** START **

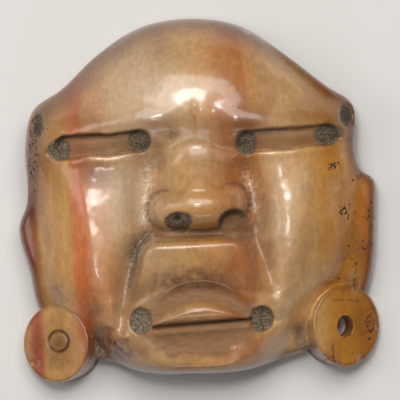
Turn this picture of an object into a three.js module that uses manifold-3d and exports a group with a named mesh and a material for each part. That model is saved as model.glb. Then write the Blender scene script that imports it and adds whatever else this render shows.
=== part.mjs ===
// A carved shell face pendant, lying on its hollowed back with the face up.
// Millimetres: +X to the viewer's right, +Y towards the forehead, +Z out of the face.
// The origin is under the middle of the whole outline, on the flat ground rim of the back.
// The face, its side ledges and its two ear discs are one piece of shell.

import * as THREE from "three";
import { mergeVertices } from "three/addons/utils/BufferGeometryUtils.js";
import Module from "manifold-3d";

// Driving dimensions of the slab
const EDGE_HEIGHT = 4.3; // where the rounded face meets the outline
const ROUNDING = 11.5; // how far in from the outline the face is rounded over
const FACE_LEVEL = 13.3; // general level of the face above the back
const CUTTER_LENGTH = 30; // longer than the slab is thick
const GRID = { fine: 0.76, coarse: 1.7, reach: 29.5 };
const FACE_ZONE = { left: -13.6, right: 14.2, low: -24.2, high: 11.6 };

// Whole outline without the discs, anticlockwise from the notch over the right ledge
const OUTLINE = [
  [24.9, 4.9], [24.1, 7.7], [24.2, 12.8], [23.4, 15.3], [19.8, 17.6], [13.6, 22.3], [6.6, 26.9], [-0.8, 28.2],
  [-8.9, 26.9], [-15.7, 22.6], [-21.3, 17.2], [-25.8, 13.9], [-27.0, 8.3], [-26.6, 2.8], [-26.7, -0.5],
  [-27.95, -4.4], [-26.2, -11.2], [-25.0, -16.5], [-22.2, -20.8], [-16.6, -24.5], [-13.4, -25.0],
  [-9.2, -26.6], [0.1, -26.9], [8.2, -26.2], [13.1, -24.3], [17.2, -23.0], [23.7, -18.3], [26.5, -12.9],
  [27.3, -0.8], [27.1, 3.1],
];

// Foot of the rounded face: it leaves the outline where the ledges and the webs of the discs lie
const FACE_FOOT = [
  ...OUTLINE.slice(0, 14),
  [-25.6, -1.5], [-24.6, -8.0], [-23.6, -14.0], [-20.5, -18.4], [-16.3, -21.6], [-13.6, -24.2],
  [-9.2, -26.6], [0.1, -26.9], [8.2, -26.2], [12.9, -23.9], [16.2, -20.2], [19.0, -15.6],
  [22.0, -9.5], [24.0, -2.0],
];

// Ledges beside the face and webs that carry the discs
const SIDE = { top: 7, full: 0, inner: 9, outer: 14, reach: 9, power: 1.5 }; // the face's soft fall to them
const JAW = { full: -13, end: -20 }; // the left side's soft fall ends here
const PLATE = { level: 5.4, edgeRound: 1.1, edgeDrop: 1.6, blend: 1.2 };
const LEFT_LEDGE = { rise: 1.6, foot: -20, full: -9, tiltFrom: -22.5, tilt: 0.35 };
const RIGHT_LEDGE = { rise: 3.2, foot: -17, full: -6, tiltFrom: 20, tilt: 0.35 };
const LEDGE_START = { inner: 8, outer: 14 }; // the rise of the ledges begins under the cheeks

// Broad forms: each swells, or sinks with a negative height, by its height over its reach
const SIDE_FALL = 0.002;
const SWELLINGS = [
  { name: "forehead", x: 0, y: 14.3, reachX: 17.5, reachY: 14, reachLow: 6.5, power: 2, height: 3.3 },
  { name: "under the left lid", x: -16, y: 3.6, reachX: 7, reachY: 2.4, power: 2, height: -0.4 },
  { name: "under the right lid", x: 14, y: 3.8, reachX: 7, reachY: 2.4, power: 2, height: -0.4 },
  { name: "left cheek", x: -17, y: -3.8, reachX: 6.5, reachY: 7, power: 2, height: 0.9 },
  { name: "right cheek", x: 14.4, y: -3.8, reachX: 6.5, reachY: 7, power: 2, height: 0.8 },
  { name: "mouth", x: 0, y: -14, reachX: 10, reachY: 9, power: 4, height: 0.5 },
  { name: "chin", x: 0, y: -27, reachX: 14, reachY: 5.5, power: 4, height: -1.4 },
];
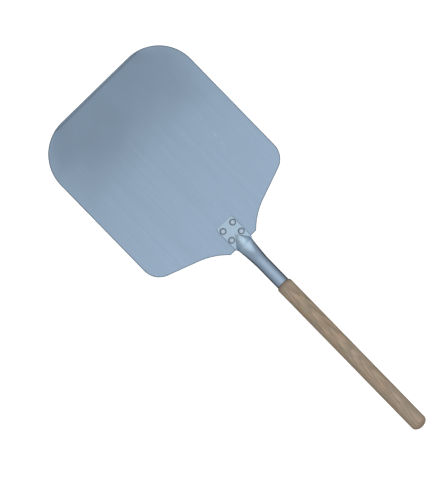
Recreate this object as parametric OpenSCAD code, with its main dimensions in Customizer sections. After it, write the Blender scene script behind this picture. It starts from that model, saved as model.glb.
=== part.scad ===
// Pizza peel: a flat sheet blade, a flattened tube riveted on it as a socket, and a turned wooden handle.
//
// X runs from the blade towards the handle's end, Y is across the blade and Z is up.
// The origin is the middle of the blade's underside, which is the face that the peel lies on.

/* [Blade] */
// Width across the blade
blade_w = 305; // [240:1:420]
// Length from the front lip to the neck's edge
blade_len = 358; // [280:1:480]
// Thickness of the blade's sheet
sheet_t = 1.6; // [1.2:0.1:3]
// Radius of the two front corners
front_corner_r = 75; // [30:1:100]
// Radius of the two rear corners
rear_corner_r = 35; // [20:1:60]
// Width of the neck's straight edge
neck_w = 60; // [46:1:76]
// Radius of the hollow curve from the neck to the shoulder
neck_curve_r = 120; // [60:1:150]
// Angle between the neck's curve and the handle's line where the curve leaves the neck
neck_flare = 44; // [35:1:55]
// Angle between the shoulder and a line straight across the blade
shoulder_slope = 20; // [10:1:30]
// Length of the bevel ground on top of the front lip
lip_bevel_len = 3; // [1:0.5:8]
// Thickness left at the front lip
lip_t = 0.8; // [0.5:0.1:1]

/* [Socket tube] */
// Outside diameter of the tube
tube_d = 24; // [20:0.5:30]
// Wall of the tube
tube_wall = 1.5; // [1:0.1:2]
// Length of the flattened end that lies on the blade
flange_len = 47; // [42:1:60]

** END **

_What to work on_:
Above are some records; extract every one of them exactly.

_Output below_:
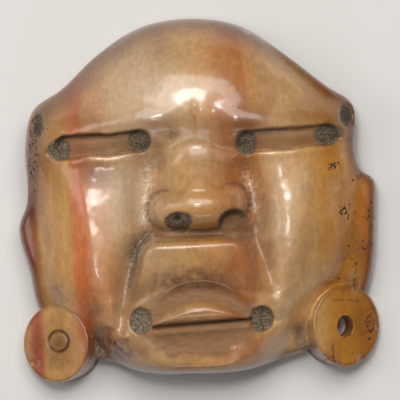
Turn this picture of an object into a three.js module that uses manifold-3d and exports a group with a named mesh and a material for each part. That model is saved as model.glb. Then write the Blender scene script that imports it and adds whatever else this render shows.
=== part.mjs ===
// A carved shell face pendant, lying on its hollowed back with the face up.
// Millimetres: +X to the viewer's right, +Y towards the forehead, +Z out of the face.
// The origin is under the middle of the whole outline, on the flat ground rim of the back.
// The face, its side ledges and its two ear discs are one piece of shell.

import * as THREE from "three";
import { mergeVertices } from "three/addons/utils/BufferGeometryUtils.js";
import Module from "manifold-3d";

// Driving dimensions of the slab
const EDGE_HEIGHT = 4.3; // where the rounded face meets the outline
const ROUNDING = 11.5; // how far in from the outline the face is rounded over
const FACE_LEVEL = 13.3; // general level of the face above the back
const CUTTER_LENGTH = 30; // longer than the slab is thick
const GRID = { fine: 0.76, coarse: 1.7, reach: 29.5 };
const FACE_ZONE = { left: -13.6, right: 14.2, low: -24.2, high: 11.6 };

// Whole outline without the discs, anticlockwise from the notch over the right ledge
const OUTLINE = [
  [24.9, 4.9], [24.1, 7.7], [24.2, 12.8], [23.4, 15.3], [19.8, 17.6], [13.6, 22.3], [6.6, 26.9], [-0.8, 28.2],
  [-8.9, 26.9], [-15.7, 22.6], [-21.3, 17.2], [-25.8, 13.9], [-27.0, 8.3], [-26.6, 2.8], [-26.7, -0.5],
  [-27.95, -4.4], [-26.2, -11.2], [-25.0, -16.5], [-22.2, -20.8], [-16.6, -24.5], [-13.4, -25.0],
  [-9.2, -26.6], [0.1, -26.9], [8.2, -26.2], [13.1, -24.3], [17.2, -23.0], [23.7, -18.3], [26.5, -12.9],
  [27.3, -0.8], [27.1, 3.1],
];

// Foot of the rounded face: it leaves the outline where the ledges and the webs of the discs lie
const FACE_FOOT = [
  ...OUTLINE.slice(0, 14),
  [-25.6, -1.5], [-24.6, -8.0], [-23.6, -14.0], [-20.5, -18.4], [-16.3, -21.6], [-13.6, -24.2],
  [-9.2, -26.6], [0.1, -26.9], [8.2, -26.2], [12.9, -23.9], [16.2, -20.2], [19.0, -15.6],
  [22.0, -9.5], [24.0, -2.0],
];

// Ledges beside the face and webs that carry the discs
const SIDE = { top: 7, full: 0, inner: 9, outer: 14, reach: 9, power: 1.5 }; // the face's soft fall to them
const JAW = { full: -13, end: -20 }; // the left side's soft fall ends here
const PLATE = { level: 5.4, edgeRound: 1.1, edgeDrop: 1.6, blend: 1.2 };
const LEFT_LEDGE = { rise: 1.6, foot: -20, full: -9, tiltFrom: -22.5, tilt: 0.35 };
const RIGHT_LEDGE = { rise: 3.2, foot: -17, full: -6, tiltFrom: 20, tilt: 0.35 };
const LEDGE_START = { inner: 8, outer: 14 }; // the rise of the ledges begins under the cheeks

// Broad forms: each swells, or sinks with a negative height, by its height over its reach
const SIDE_FALL = 0.002;
const SWELLINGS = [
  { name: "forehead", x: 0, y: 14.3, reachX: 17.5, reachY: 14, reachLow: 6.5, power: 2, height: 3.3 },
  { name: "under the left lid", x: -16, y: 3.6, reachX: 7, reachY: 2.4, power: 2, height: -0.4 },
  { name: "under the right lid", x: 14, y: 3.8, reachX: 7, reachY: 2.4, power: 2, height: -0.4 },
  { name: "left cheek", x: -17, y: -3.8, reachX: 6.5, reachY: 7, power: 2, height: 0.9 },
  { name: "right cheek", x: 14.4, y: -3.8, reachX: 6.5, reachY: 7, power: 2, height: 0.8 },
  { name: "mouth", x: 0, y: -14, reachX: 10, reachY: 9, power: 4, height: 0.5 },
  { name: "chin", x: 0, y: -27, reachX: 14, reachY: 5.5, power: 4, height: -1.4 },
];
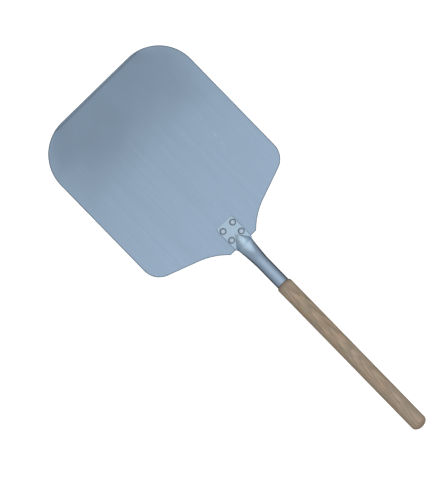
Recreate this object as parametric OpenSCAD code, with its main dimensions in Customizer sections. After it, write the Blender scene script behind this picture. It starts from that model, saved as model.glb.
=== part.scad ===
// Pizza peel: a flat sheet blade, a flattened tube riveted on it as a socket, and a turned wooden handle.
//
// X runs from the blade towards the handle's end, Y is across the blade and Z is up.
// The origin is the middle of the blade's underside, which is the face that the peel lies on.

/* [Blade] */
// Width across the blade
blade_w = 305; // [240:1:420]
// Length from the front lip to the neck's edge
blade_len = 358; // [280:1:480]
// Thickness of the blade's sheet
sheet_t = 1.6; // [1.2:0.1:3]
// Radius of the two front corners
front_corner_r = 75; // [30:1:100]
// Radius of the two rear corners
rear_corner_r = 35; // [20:1:60]
// Width of the neck's straight edge
neck_w = 60; // [46:1:76]
// Radius of the hollow curve from the neck to the shoulder
neck_curve_r = 120; // [60:1:150]
// Angle between the neck's curve and the handle's line where the curve leaves the neck
neck_flare = 44; // [35:1:55]
// Angle between the shoulder and a line straight across the blade
shoulder_slope = 20; // [10:1:30]
// Length of the bevel ground on top of the front lip
lip_bevel_len = 3; // [1:0.5:8]
// Thickness left at the front lip
lip_t = 0.8; // [0.5:0.1:1]

/* [Socket tube] */
// Outside diameter of the tube
tube_d = 24; // [20:0.5:30]
// Wall of the tube
tube_wall = 1.5; // [1:0.1:2]
// Length of the flattened end that lies on the blade
flange_len = 47; // [42:1:60]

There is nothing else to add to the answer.